● Work required
Would you copy out the whole listing exactly as given?

====

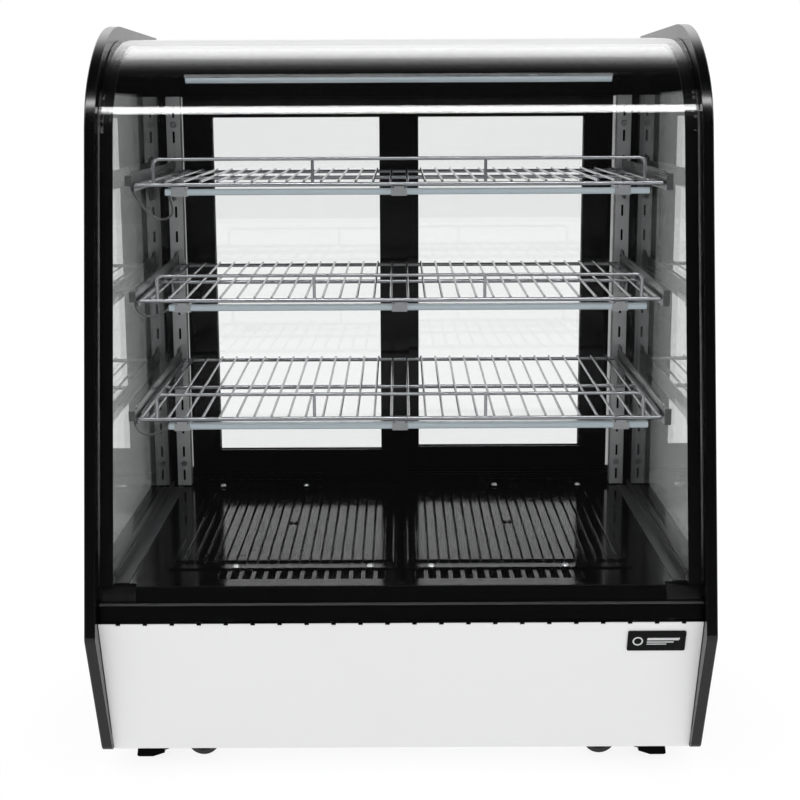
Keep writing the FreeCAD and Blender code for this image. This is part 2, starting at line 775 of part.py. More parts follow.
# ------------------------------------------------------------------ chassis and tub
chassis_w = q(336)
chassis = cut(
    fuse([
        box(-chassis_w, chassis_w, -214, 278, pan_z, pan_z + 2),
        box(-chassis_w, chassis_w, -214, -212, pan_z, 128),
        box(-chassis_w, -chassis_w + 2, -214, 278, pan_z, 128),
        box(chassis_w - 2, chassis_w, -214, 278, pan_z, 128),
        box(-chassis_w, -chassis_w + 2, 32.2, 274, 128, 205),
        box(chassis_w - 2, chassis_w, 32.2, 274, 128, 205),
        box(-chassis_w, chassis_w, 276, 278.8, pan_z, 76),
    ]),
    [box(x - 3, x + 3, -120, -20, pan_z - 1, pan_z + 3) for x in [i * 16.0 for i in range(-9, 10)]]
    + [cyl("y", 2.05, sx * x, 275, 68, 5) for sx in (-1, 1) for x in (60.0, 310.0)],
)
node("base_chassis", chassis)

tub = cut(
    profile([
        (q(-240), q(128)), (q(-240), deck_z - 2), (q(222), deck_z - 2), (q(222), q(205)),
        (q(32), q(205)), (q(32), q(128))], -chassis_w, chassis_w * 2),
    [
        box(-316, 316, -222, 10, 150, 242),
        box(-316, 316, 9, 217, 225, 242),
        cyl("-z", 9.1, 0, -20, 151, 30),
        cyl("y", 5, -120, 9, 185, 30),
        cyl("y", 5, -90, 9, 185, 30),
    ],
)
node("insulated_tub", tub)

# ------------------------------------------------------------------ deck
plate_x0, plate_x1, plate_y0, plate_y1 = q(5), q(269), q(-190), q(158)
vent_bars = []
for sx in (-1, 1):
    for i in range(14):
        x = sx * (22.0 + 14.0 * i)
        a, b = sorted((x - 4.5, x + 4.5))
        vent_bars.append(box(a, b, -226, -191, deck_z - 3, deck_z + 1))
fixings_front = [(sx * x, -185.0) for sx in (-1, 1) for x in (35.5, 191.5)]
fixings_rear = [(sx * x, 201.5) for sx in (-1, 1) for x in (133.0, 251.0)]
deck = cut(
    fuse([
        box(-chassis_w, chassis_w, -250.6, 221.4, deck_z - 2, deck_z),
        cyl("z", 12, 0, -236, deck_z, 3),
        cyl("z", 9, 0, -236, deck_z + 3, 1.5),
    ]),
    vent_bars
    + [box(14, 260, -160, 4, deck_z - 3, deck_z + 1), box(-260, -14, -160, 4, deck_z - 3, deck_z + 1)]
    + [box(-286, 286, 210.5, 216.5, deck_z - 3, deck_z + 1)]
    + [box(297, 340, -252, -240.4, deck_z - 3, deck_z + 1), box(-340, -297, -252, -240.4, deck_z - 3, deck_z + 1)]
    + [cyl("z", 2.05, x, y, deck_z - 3, 4) for x, y in fixings_front + fixings_rear],
)
node("deck_base", deck)

rib_pitch = dim("rib_pitch", 12.3, "pitch of the deck ribs")
plate = [box(plate_x0, plate_x1, plate_y0, plate_y1, deck_z, deck_z + 2)]
for i in range(21):
    x = plate_x0 + 9 + rib_pitch * i
    plate.append(box(x - 1.0, x + 1.0, -168, 154, deck_z + 2, deck_z + 4.58))
    plate.append(box(x - 2.6, x + 2.6, -168, 154, deck_z + 2, deck_z + 3.0))
    plate.append(cyl("y", 1.6, x - 1.0, -168, deck_z + 3.0, 322))
    plate.append(cyl("y", 1.6, x + 1.0, -168, deck_z + 3.0, 322))
ribbed = cut(
    fuse(plate),
    [cyl("z", 2.05, x, y, deck_z - 1, 4) for x, y in fixings_front if x > 0]
    + [cyl("z", 3, 137.0, -8, deck_z - 1, 8)],
)
node("deck_plates", group([ribbed, mirror(ribbed)]))

grille = cut(
    fuse([
        box(-290, 290, 194, 210, deck_z, deck_z + 1.5),
        box(-290, 290, 208.5, 210, deck_z, deck_z + 16),
    ]),
    [box(sx * (116.0 + 14.0 * i) - 4.5, sx * (116.0 + 14.0 * i) + 4.5, 207, 211, deck_z + 3.5, deck_z + 13.5)
     for sx in (-1, 1) for i in range(12)]
    + [cyl("z", 2.05, x, y, deck_z - 1, 4) for x, y in fixings_rear],
)
node("rear_air_grille", grille)

# ------------------------------------------------------------------ screws
def screw(x, y, z, axis, grip=3.8):
    """A pan-head screw with a cross recess; (x, y, z) is where the head meets the sheet,
    and the axis is the way the head looks."""
    back_way = {"z": "-z", "-y": "y", "y": "-y"}[axis]
    head = cone(axis, 4.2, 3.0, x, y, z, 2.2)
    shank = cyl(back_way, 2.0, x, y, z, grip)
    x, y, z = q(x), q(y), q(z)
    if axis == "z":
        slots = [box(x - 2.2, x + 2.2, y - 0.4, y + 0.4, z + 1.2, z + 3), box(x - 0.4, x + 0.4, y - 2.2, y + 2.2, z + 1.2, z + 3)]
    elif axis == "-y":
        slots = [box(x - 2.2, x + 2.2, y - 3, y - 1.2, z - 0.4, z + 0.4), box(x - 0.4, x + 0.4, y - 3, y - 1.2, z - 2.2, z + 2.2)]
    else:
        slots = [box(x - 2.2, x + 2.2, y + 1.2, y + 3, z - 0.4, z + 0.4), box(x - 0.4, x + 0.4, y + 1.2, y + 3, z - 2.2, z + 2.2)]
    return cut(fuse([head, shank]), slots)


screws = [screw(x, y, deck_z + 2, "z") for x, y in fixings_front]
screws += [screw(x, y, deck_z + 1.5, "z") for x, y in fixings_rear]
screws += [screw(sx * screw_x, std_y, z, "-y", 22) for sx in (-1, 1) for z in stud_z]
screws += [screw(sx * x, 280.5, z, "y") for sx in (-1, 1) for x in (60.0, 310.0) for z in (68.0, 226.0)]
node("screws", group(screws))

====

● Correct answer
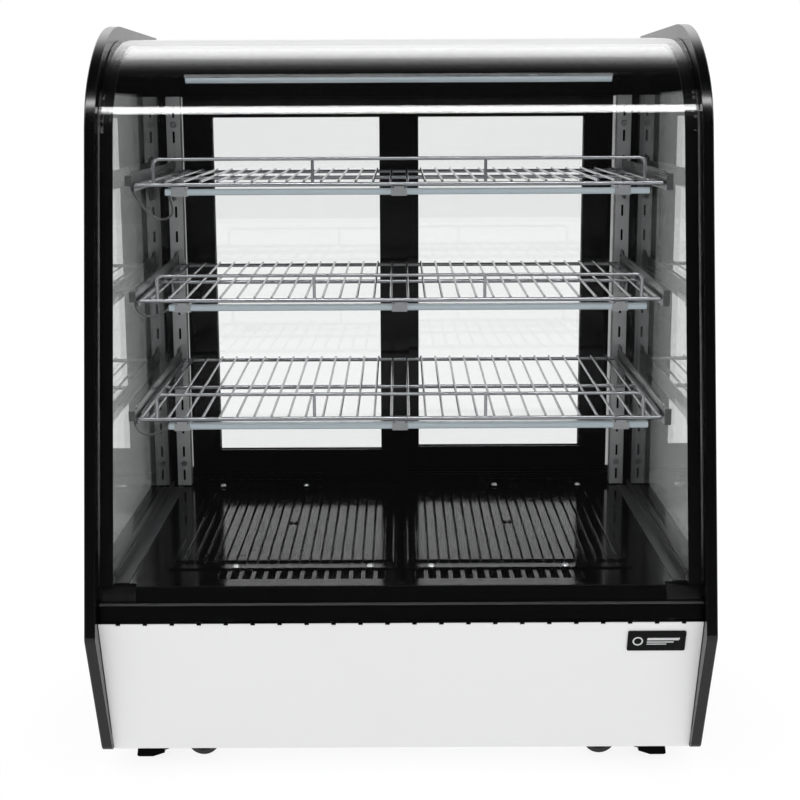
Keep writing the FreeCAD and Blender code for this image. This is part 2, starting at line 775 of part.py. More parts follow.
# ------------------------------------------------------------------ chassis and tub
chassis_w = q(336)
chassis = cut(
    fuse([
        box(-chassis_w, chassis_w, -214, 278, pan_z, pan_z + 2),
        box(-chassis_w, chassis_w, -214, -212, pan_z, 128),
        box(-chassis_w, -chassis_w + 2, -214, 278, pan_z, 128),
        box(chassis_w - 2, chassis_w, -214, 278, pan_z, 128),
        box(-chassis_w, -chassis_w + 2, 32.2, 274, 128, 205),
        box(chassis_w - 2, chassis_w, 32.2, 274, 128, 205),
        box(-chassis_w, chassis_w, 276, 278.8, pan_z, 76),
    ]),
    [box(x - 3, x + 3, -120, -20, pan_z - 1, pan_z + 3) for x in [i * 16.0 for i in range(-9, 10)]]
    + [cyl("y", 2.05, sx * x, 275, 68, 5) for sx in (-1, 1) for x in (60.0, 310.0)],
)
node("base_chassis", chassis)

tub = cut(
    profile([
        (q(-240), q(128)), (q(-240), deck_z - 2), (q(222), deck_z - 2), (q(222), q(205)),
        (q(32), q(205)), (q(32), q(128))], -chassis_w, chassis_w * 2),
    [
        box(-316, 316, -222, 10, 150, 242),
        box(-316, 316, 9, 217, 225, 242),
        cyl("-z", 9.1, 0, -20, 151, 30),
        cyl("y", 5, -120, 9, 185, 30),
        cyl("y", 5, -90, 9, 185, 30),
    ],
)
node("insulated_tub", tub)

# ------------------------------------------------------------------ deck
plate_x0, plate_x1, plate_y0, plate_y1 = q(5), q(269), q(-190), q(158)
vent_bars = []
for sx in (-1, 1):
    for i in range(14):
        x = sx * (22.0 + 14.0 * i)
        a, b = sorted((x - 4.5, x + 4.5))
        vent_bars.append(box(a, b, -226, -191, deck_z - 3, deck_z + 1))
fixings_front = [(sx * x, -185.0) for sx in (-1, 1) for x in (35.5, 191.5)]
fixings_rear = [(sx * x, 201.5) for sx in (-1, 1) for x in (133.0, 251.0)]
deck = cut(
    fuse([
        box(-chassis_w, chassis_w, -250.6, 221.4, deck_z - 2, deck_z),
        cyl("z", 12, 0, -236, deck_z, 3),
        cyl("z", 9, 0, -236, deck_z + 3, 1.5),
    ]),
    vent_bars
    + [box(14, 260, -160, 4, deck_z - 3, deck_z + 1), box(-260, -14, -160, 4, deck_z - 3, deck_z + 1)]
    + [box(-286, 286, 210.5, 216.5, deck_z - 3, deck_z + 1)]
    + [box(297, 340, -252, -240.4, deck_z - 3, deck_z + 1), box(-340, -297, -252, -240.4, deck_z - 3, deck_z + 1)]
    + [cyl("z", 2.05, x, y, deck_z - 3, 4) for x, y in fixings_front + fixings_rear],
)
node("deck_base", deck)

rib_pitch = dim("rib_pitch", 12.3, "pitch of the deck ribs")
plate = [box(plate_x0, plate_x1, plate_y0, plate_y1, deck_z, deck_z + 2)]
for i in range(21):
    x = plate_x0 + 9 + rib_pitch * i
    plate.append(box(x - 1.0, x + 1.0, -168, 154, deck_z + 2, deck_z + 4.58))
    plate.append(box(x - 2.6, x + 2.6, -168, 154, deck_z + 2, deck_z + 3.0))
    plate.append(cyl("y", 1.6, x - 1.0, -168, deck_z + 3.0, 322))
    plate.append(cyl("y", 1.6, x + 1.0, -168, deck_z + 3.0, 322))
ribbed = cut(
    fuse(plate),
    [cyl("z", 2.05, x, y, deck_z - 1, 4) for x, y in fixings_front if x > 0]
    + [cyl("z", 3, 137.0, -8, deck_z - 1, 8)],
)
node("deck_plates", group([ribbed, mirror(ribbed)]))

grille = cut(
    fuse([
        box(-290, 290, 194, 210, deck_z, deck_z + 1.5),
        box(-290, 290, 208.5, 210, deck_z, deck_z + 16),
    ]),
    [box(sx * (116.0 + 14.0 * i) - 4.5, sx * (116.0 + 14.0 * i) + 4.5, 207, 211, deck_z + 3.5, deck_z + 13.5)
     for sx in (-1, 1) for i in range(12)]
    + [cyl("z", 2.05, x, y, deck_z - 1, 4) for x, y in fixings_rear],
)
node("rear_air_grille", grille)

# ------------------------------------------------------------------ screws
def screw(x, y, z, axis, grip=3.8):
    """A pan-head screw with a cross recess; (x, y, z) is where the head meets the sheet,
    and the axis is the way the head looks."""
    back_way = {"z": "-z", "-y": "y", "y": "-y"}[axis]
    head = cone(axis, 4.2, 3.0, x, y, z, 2.2)
    shank = cyl(back_way, 2.0, x, y, z, grip)
    x, y, z = q(x), q(y), q(z)
    if axis == "z":
        slots = [box(x - 2.2, x + 2.2, y - 0.4, y + 0.4, z + 1.2, z + 3), box(x - 0.4, x + 0.4, y - 2.2, y + 2.2, z + 1.2, z + 3)]
    elif axis == "-y":
        slots = [box(x - 2.2, x + 2.2, y - 3, y - 1.2, z - 0.4, z + 0.4), box(x - 0.4, x + 0.4, y - 3, y - 1.2, z - 2.2, z + 2.2)]
    else:
        slots = [box(x - 2.2, x + 2.2, y + 1.2, y + 3, z - 0.4, z + 0.4), box(x - 0.4, x + 0.4, y + 1.2, y + 3, z - 2.2, z + 2.2)]
    return cut(fuse([head, shank]), slots)


screws = [screw(x, y, deck_z + 2, "z") for x, y in fixings_front]
screws += [screw(x, y, deck_z + 1.5, "z") for x, y in fixings_rear]
screws += [screw(sx * screw_x, std_y, z, "-y", 22) for sx in (-1, 1) for z in stud_z]
screws += [screw(sx * x, 280.5, z, "y") for sx in (-1, 1) for x in (60.0, 310.0) for z in (68.0, 226.0)]
node("screws", group(screws))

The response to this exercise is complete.